The definitions of the term "manifestly unfounded" and "Refugee Reception Officer" should be retained and will be further commented later on under the appropriate sections.

The proposed definition of an unfounded application should not have the proposed (a)

included. This should be a definition of its own i.e. "manifestly unfounded" applications.

See the above comment.

SECTION 3

Section 2 of the Act must correspond exactly with section 3. This is not currently the case nor is it in the Bill. Section 2 of the Act aims at entrenching the principle of non­ refoulment and 3 determines who it is that should not be refouled therefore they cannot differ. It is recommended that section 2 of the Act be amended to simply refer to the persons mentioned in section 3.

SECTION 5

Section 4 of the Act is the so called exclusion clause and determines who is not a refugee. Currently the Act does not mandate anyone to determine or decide who falls under this section, nor does the Act set out any procedure for dealing with such persons. The amendment seeks to place the responsibility in the hands of the Refugee Status determination Officers but still does not set out procedures e.g. can such a person appeal the decision and, if so, who considers the appeal.

The Standing Committee is of the opinion that no single RSDO in the department has the ability to deal with this section as it is far too complicated. This authority should rest with the DG and should not be subject to delegation. The Minister should consider appeals in this regard. It should be noted that there are very few such cases and the burden on the DG and Minister would not be onerous.
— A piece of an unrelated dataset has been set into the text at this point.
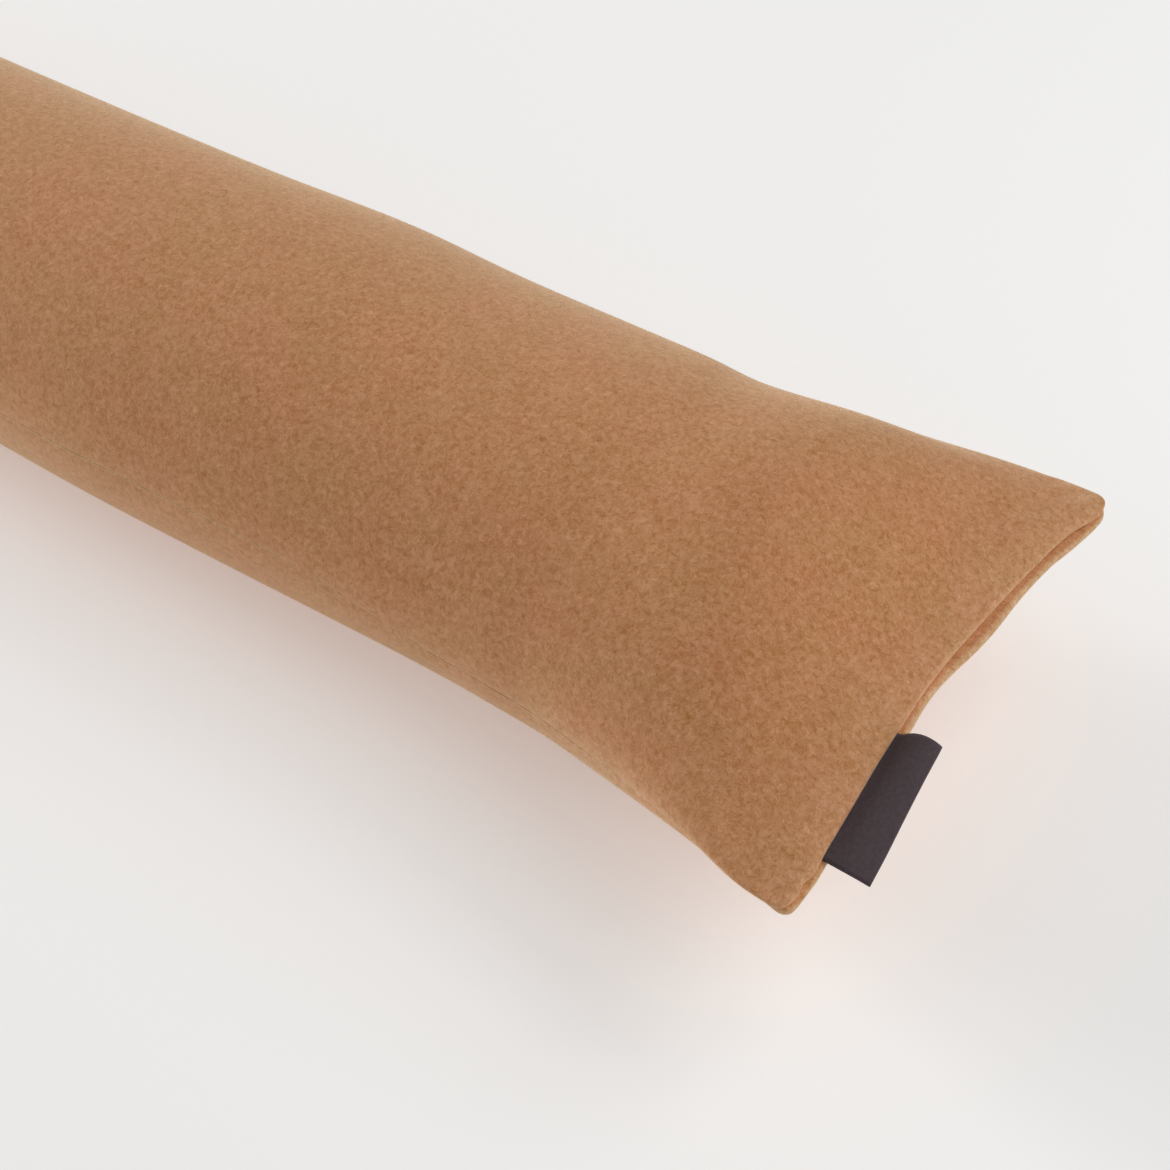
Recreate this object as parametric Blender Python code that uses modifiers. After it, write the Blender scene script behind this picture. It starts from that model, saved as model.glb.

The consequences of falling under this section should be clearly spelt out.

It is also recommended that the insertion under (b) should read "in the Republic" and not "in the country of refuge".

SECTION 8
The Minister's power to delegate under the proposed amendment to section 36 of the Act
should also be excluded under this section. Section 36, as proposed, will allow the DG to
withdraw refugee status and the Minister to consider appeals against the decision of the
DG. This being the case the Minister cannot delegate this power as the delegation would
have to be to the DG who is the person making the initial decision. Even if the DG
delegates the power to withdraw status the responsibility remains with the DG.

SECTION 10
The removal of the Refugee Reception Officer ITom the Act does not remove the function
performed by this official. The applicant will still have to be assisted with the application
and asylum seeker permits will still have to be issued and amended. The amendment
envisages the RSDO performing these functions but the RSDOs cannot cope with their
current workload. An RSDO should be a dedicated decision maker and should perform
the minimum of administration tasks. The SCRA recommends that the Refugee
Reception Officer be retained.

SECTION 11

The envisaged section 8(B) requires the Chairperson to be legally qualified but it is the members who will be making decisions and should be legally qualified.

The envisaged section 8(C)(2) requires the Chairperson to be party to every consideration of appeals. This would be logistically impossible and would mean that only one case could be considered at a time. It is strongly recommended that the proposal be amended to allow the Chairperson to determine the number of members who must consider appeals. This would enable the Appeals Authority to consider a number of appeals at the same time thereby increasing its decision making capacity.

It is further recommended that the Act be amended to require all appeals to be in writing and the Appeals Authority to consider such appeals on paper rather than personal hearings. These personal hearings are very time consuming and the reason why there is currently an extensive backlog in the appeals procedure. The Act in any case allows the Appeals Authority to request the applicant to appear before it when necessary.

8E(b) should be reworded. As it is it would allow for a serious, dishonest offender to serve on an authority that is supposed to be upholding human rights.

8J is not necessary. This authority is far too small to employ a CFO and will use the Department's budgeting, expenditure and reporting processes. This being the case Parliament is already adequately informed of the expenditure and work done by the SCRA and the RAB.

SECTION 13

This amendment does away with the Refugee Reception Officer and requires the RSDO  to do the work that is now done by the RSDO. The RSDO's have failed totally to cope  with their current workload and despite an increase in their numbers they will not cope  with this additional work. They will not only have to assist the applicants with their  applications but also issue them with asylum seekers permits, renew these permits and
schedule hearings. AIl this is currently done by RROs. During the workshops in which  the amendments were discussed, the rationale behind this proposed amendment could not  be explained. At first it was said that steps in the procedure would be eliminated but it is clear that this is not the case.  It is recommended that the RROs be retained or that these functions are expressly given to officials other than RSDOs who should do what they are appointed for i.e. make refugee determinations.

SECTION 16


This section amends section 24(3) of the Act. It allows the RSDO to make one of two decisions i.e. to grant or reject the application. In rejecting the application the RSDO has two options i.e. (3)(b) or (3)(c) but there is only one procedure to be followed for both decisions this being the appeal procedure. The implications hereof are that ftaudsters and abusers of the procedures will now be able to exploit the system for years while their appeals are pending instead of being taken out of the system expeditiously as is currently the case. This is a real step backwards and will allow the refugee application to be further overloaded and have no positive benefits at all. It is unfathomable why the only procedure in the Act that is currently working properly is to be amended.

The proposed (6) does not make sense.

In closing the SCRA would like to thank the Portfolio Committee for the opportunity to address it on this amendment bill and undertakes to be available for any further discussions as the Committee deems necessary.